=== Written problem ===
Take the entries below and print all of them exactly, please.

#### Input records ####

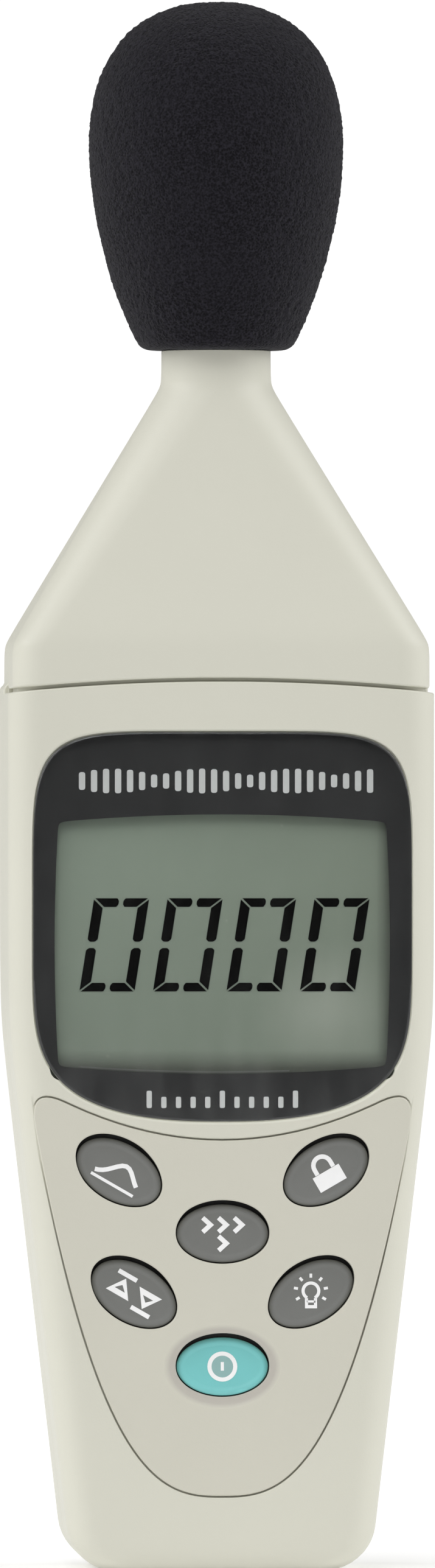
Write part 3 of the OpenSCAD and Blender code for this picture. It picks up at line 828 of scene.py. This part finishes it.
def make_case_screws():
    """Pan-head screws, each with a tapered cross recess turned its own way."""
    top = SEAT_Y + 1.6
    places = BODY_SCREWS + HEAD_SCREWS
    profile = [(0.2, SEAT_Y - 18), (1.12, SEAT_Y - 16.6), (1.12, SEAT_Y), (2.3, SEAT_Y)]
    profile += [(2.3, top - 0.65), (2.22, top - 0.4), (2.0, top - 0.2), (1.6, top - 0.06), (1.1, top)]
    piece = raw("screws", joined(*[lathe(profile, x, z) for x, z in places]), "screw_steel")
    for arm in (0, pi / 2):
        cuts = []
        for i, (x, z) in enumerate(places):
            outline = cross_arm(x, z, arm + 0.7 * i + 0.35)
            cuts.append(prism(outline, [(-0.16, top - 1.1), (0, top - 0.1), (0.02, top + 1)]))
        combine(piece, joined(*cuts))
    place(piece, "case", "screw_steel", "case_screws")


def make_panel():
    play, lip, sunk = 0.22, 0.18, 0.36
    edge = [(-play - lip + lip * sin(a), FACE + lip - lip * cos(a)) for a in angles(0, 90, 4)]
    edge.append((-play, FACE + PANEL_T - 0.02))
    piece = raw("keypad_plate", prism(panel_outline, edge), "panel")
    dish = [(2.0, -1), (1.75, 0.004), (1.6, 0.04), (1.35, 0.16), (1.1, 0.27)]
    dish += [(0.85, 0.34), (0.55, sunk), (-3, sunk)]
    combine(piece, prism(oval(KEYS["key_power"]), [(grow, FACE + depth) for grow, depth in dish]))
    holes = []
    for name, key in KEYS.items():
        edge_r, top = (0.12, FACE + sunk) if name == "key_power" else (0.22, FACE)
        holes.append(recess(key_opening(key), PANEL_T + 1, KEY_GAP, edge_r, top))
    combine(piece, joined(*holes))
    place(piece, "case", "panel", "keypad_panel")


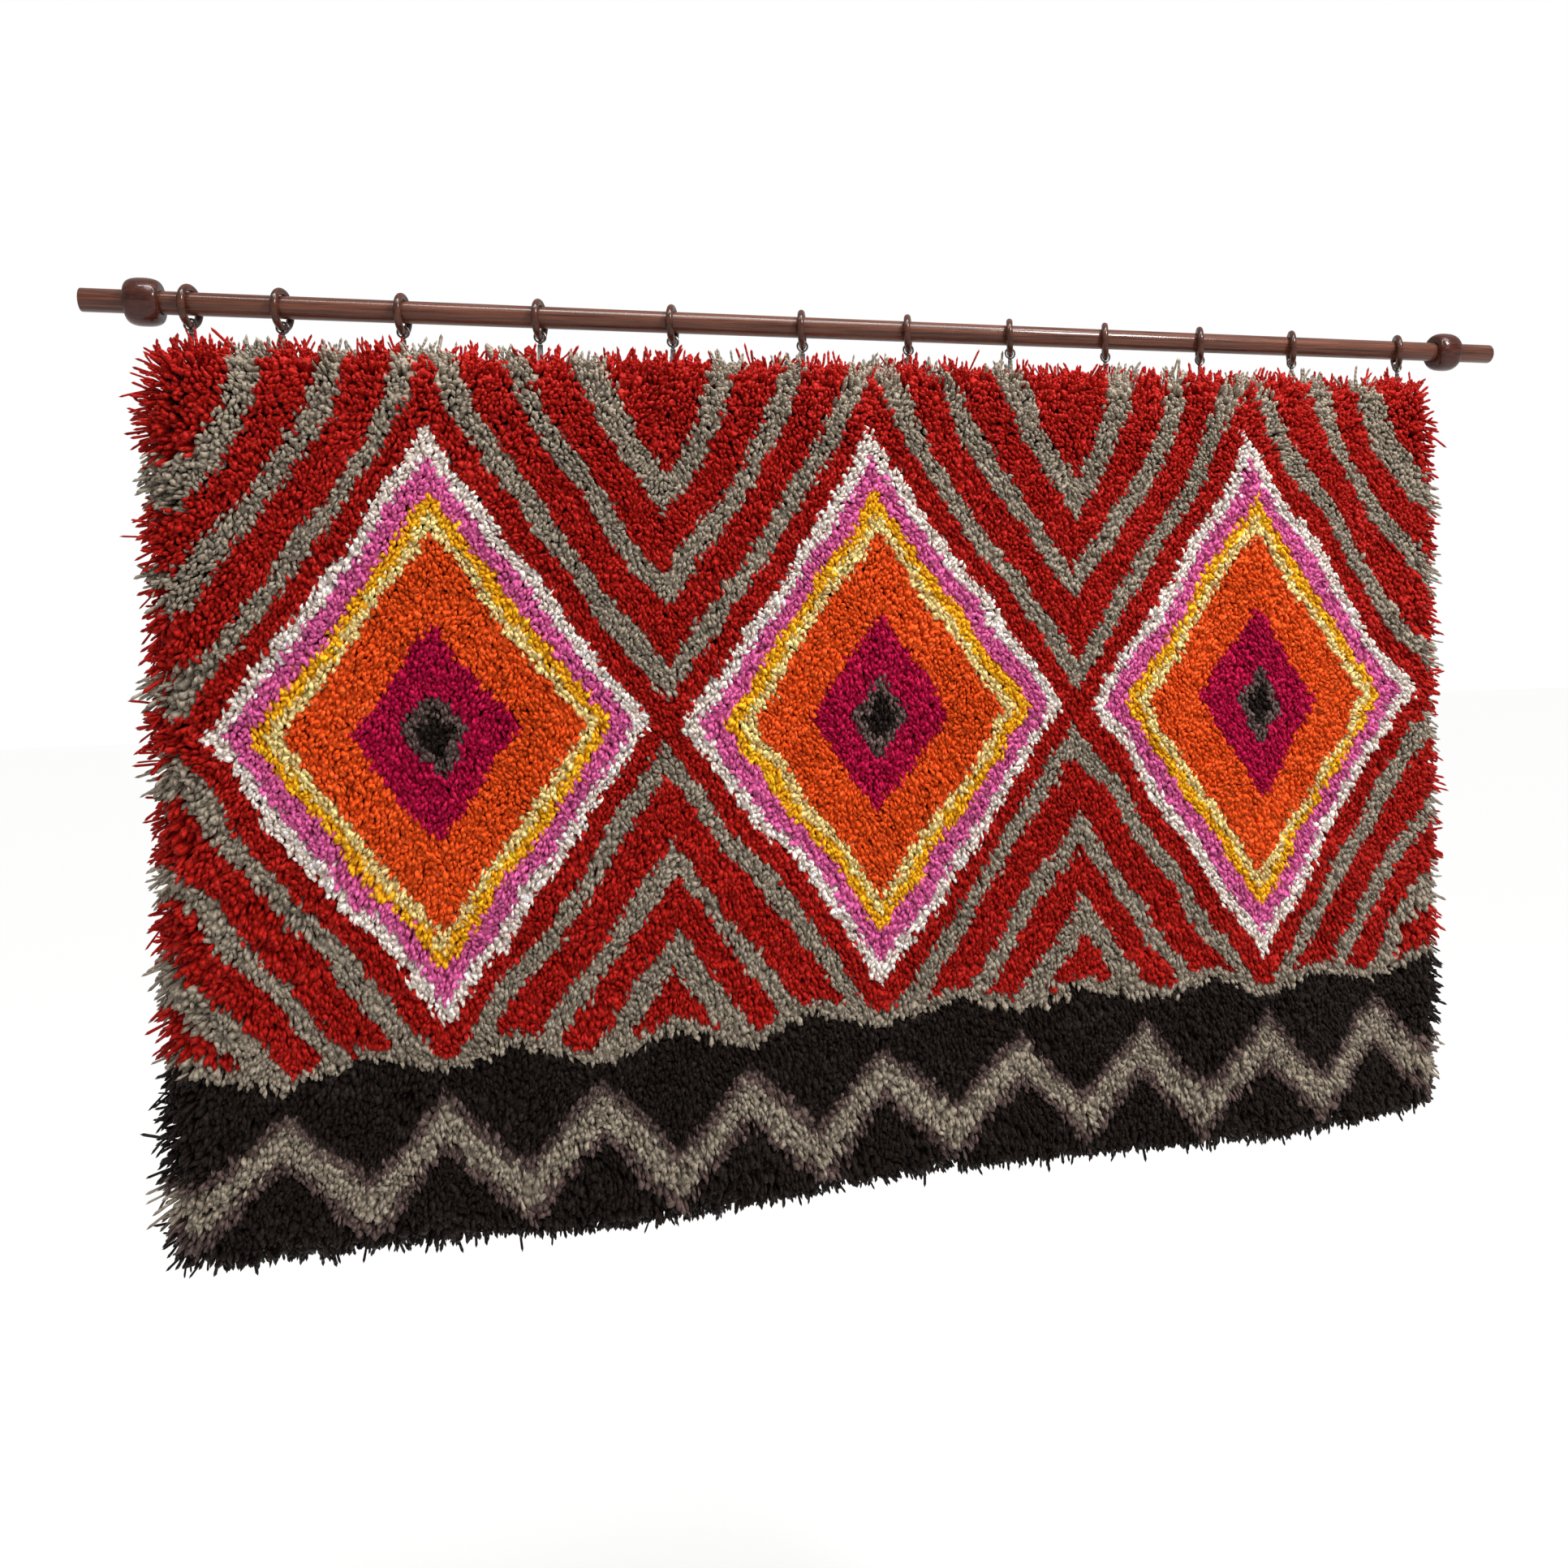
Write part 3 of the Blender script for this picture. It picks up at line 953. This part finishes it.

####

=== Exercise answer ===
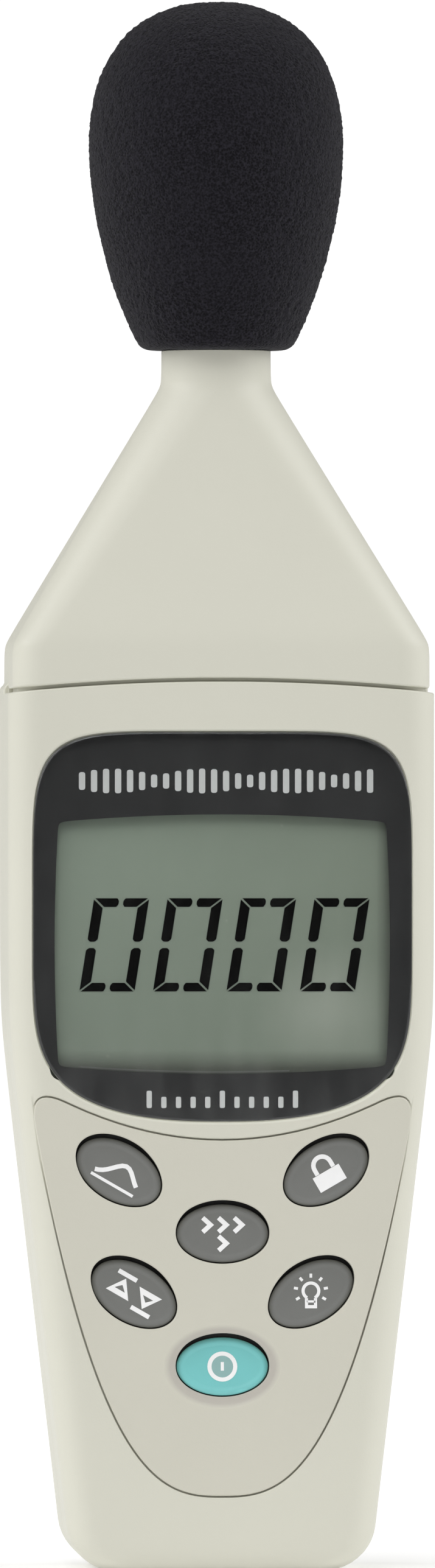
Write part 3 of the OpenSCAD and Blender code for this picture. It picks up at line 828 of scene.py. This part finishes it.
def make_case_screws():
    """Pan-head screws, each with a tapered cross recess turned its own way."""
    top = SEAT_Y + 1.6
    places = BODY_SCREWS + HEAD_SCREWS
    profile = [(0.2, SEAT_Y - 18), (1.12, SEAT_Y - 16.6), (1.12, SEAT_Y), (2.3, SEAT_Y)]
    profile += [(2.3, top - 0.65), (2.22, top - 0.4), (2.0, top - 0.2), (1.6, top - 0.06), (1.1, top)]
    piece = raw("screws", joined(*[lathe(profile, x, z) for x, z in places]), "screw_steel")
    for arm in (0, pi / 2):
        cuts = []
        for i, (x, z) in enumerate(places):
            outline = cross_arm(x, z, arm + 0.7 * i + 0.35)
            cuts.append(prism(outline, [(-0.16, top - 1.1), (0, top - 0.1), (0.02, top + 1)]))
        combine(piece, joined(*cuts))
    place(piece, "case", "screw_steel", "case_screws")


def make_panel():
    play, lip, sunk = 0.22, 0.18, 0.36
    edge = [(-play - lip + lip * sin(a), FACE + lip - lip * cos(a)) for a in angles(0, 90, 4)]
    edge.append((-play, FACE + PANEL_T - 0.02))
    piece = raw("keypad_plate", prism(panel_outline, edge), "panel")
    dish = [(2.0, -1), (1.75, 0.004), (1.6, 0.04), (1.35, 0.16), (1.1, 0.27)]
    dish += [(0.85, 0.34), (0.55, sunk), (-3, sunk)]
    combine(piece, prism(oval(KEYS["key_power"]), [(grow, FACE + depth) for grow, depth in dish]))
    holes = []
    for name, key in KEYS.items():
        edge_r, top = (0.12, FACE + sunk) if name == "key_power" else (0.22, FACE)
        holes.append(recess(key_opening(key), PANEL_T + 1, KEY_GAP, edge_r, top))
    combine(piece, joined(*holes))
    place(piece, "case", "panel", "keypad_panel")


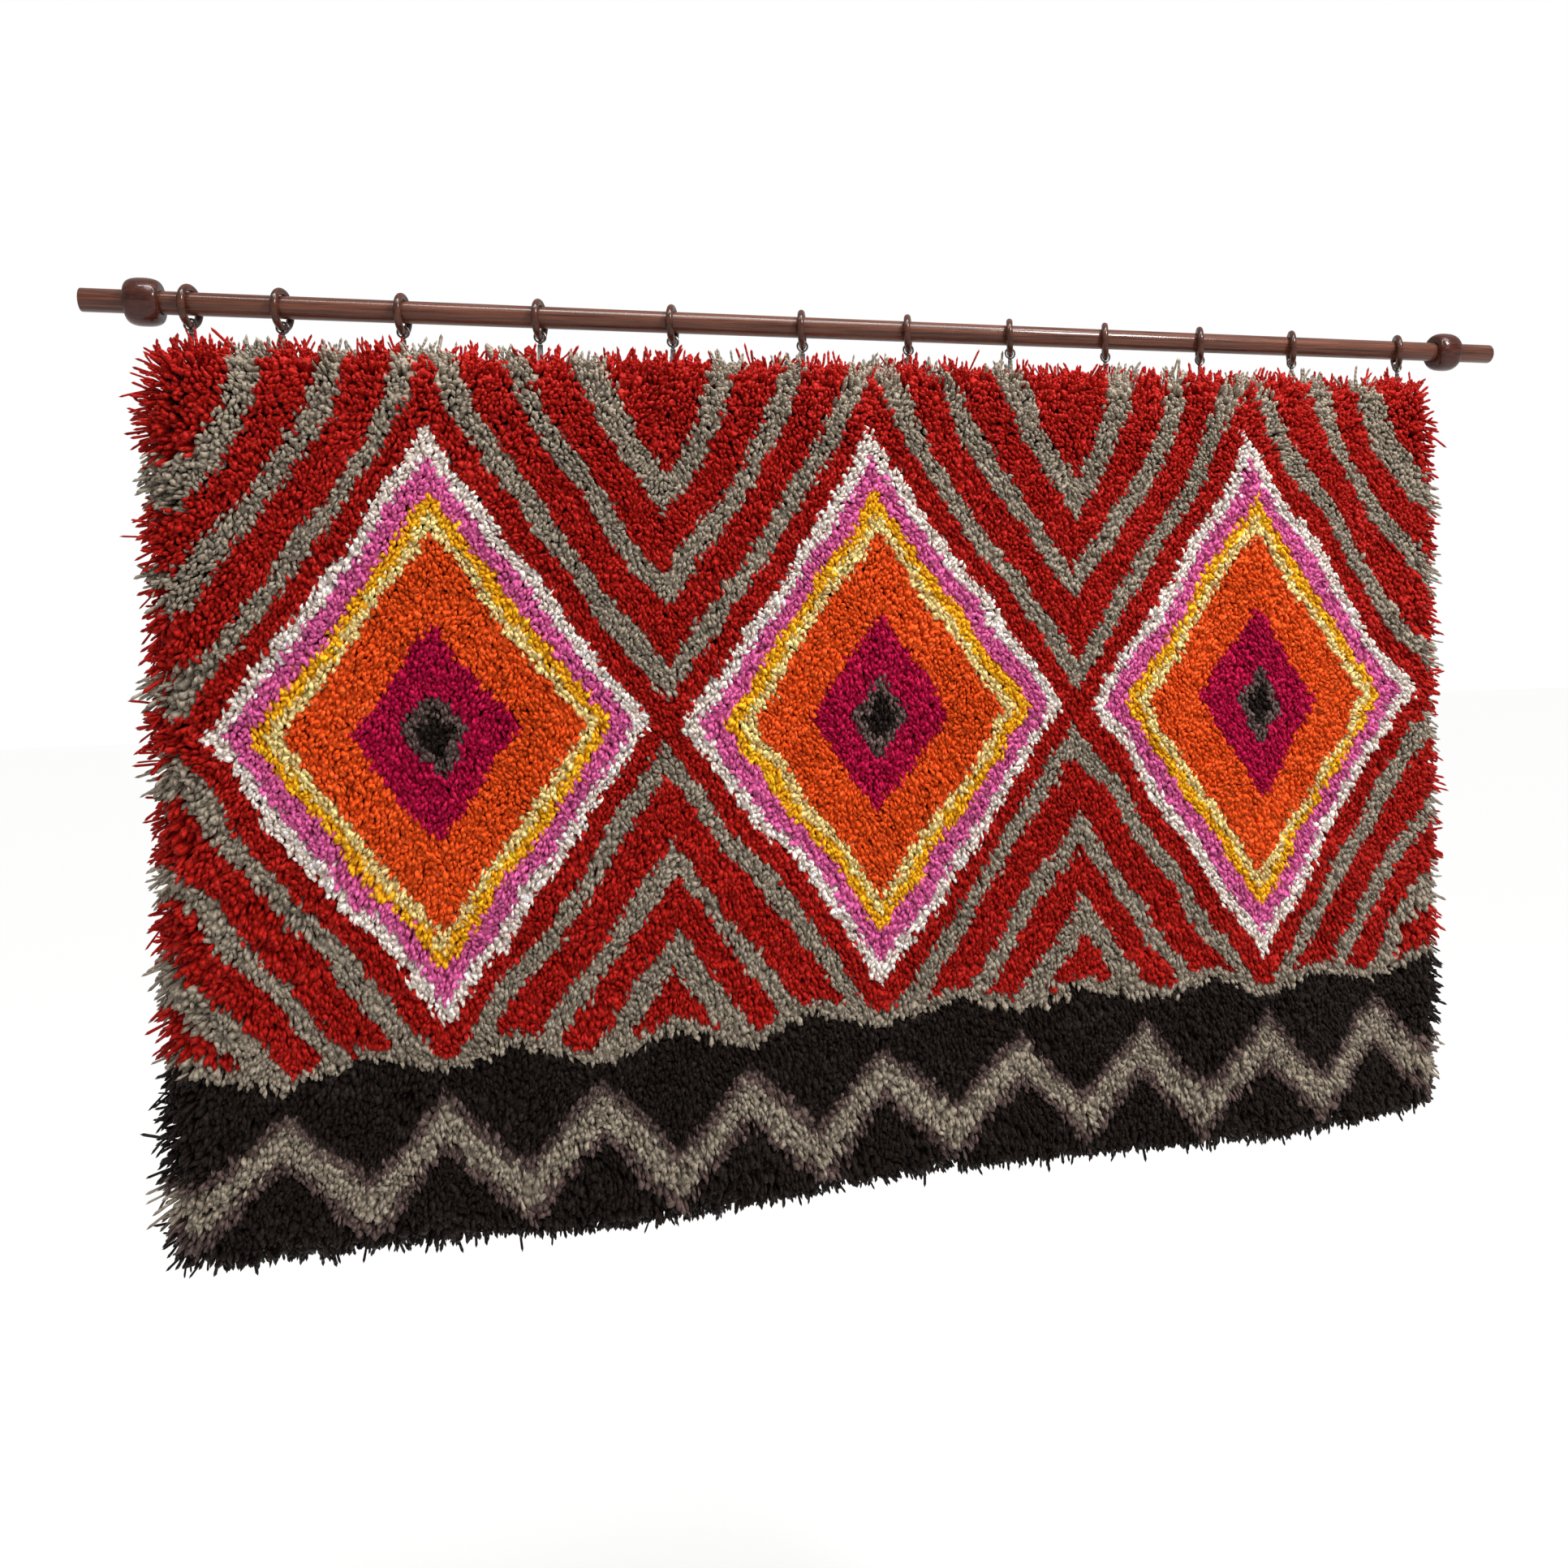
Write part 3 of the Blender script for this picture. It picks up at line 953. This part finishes it.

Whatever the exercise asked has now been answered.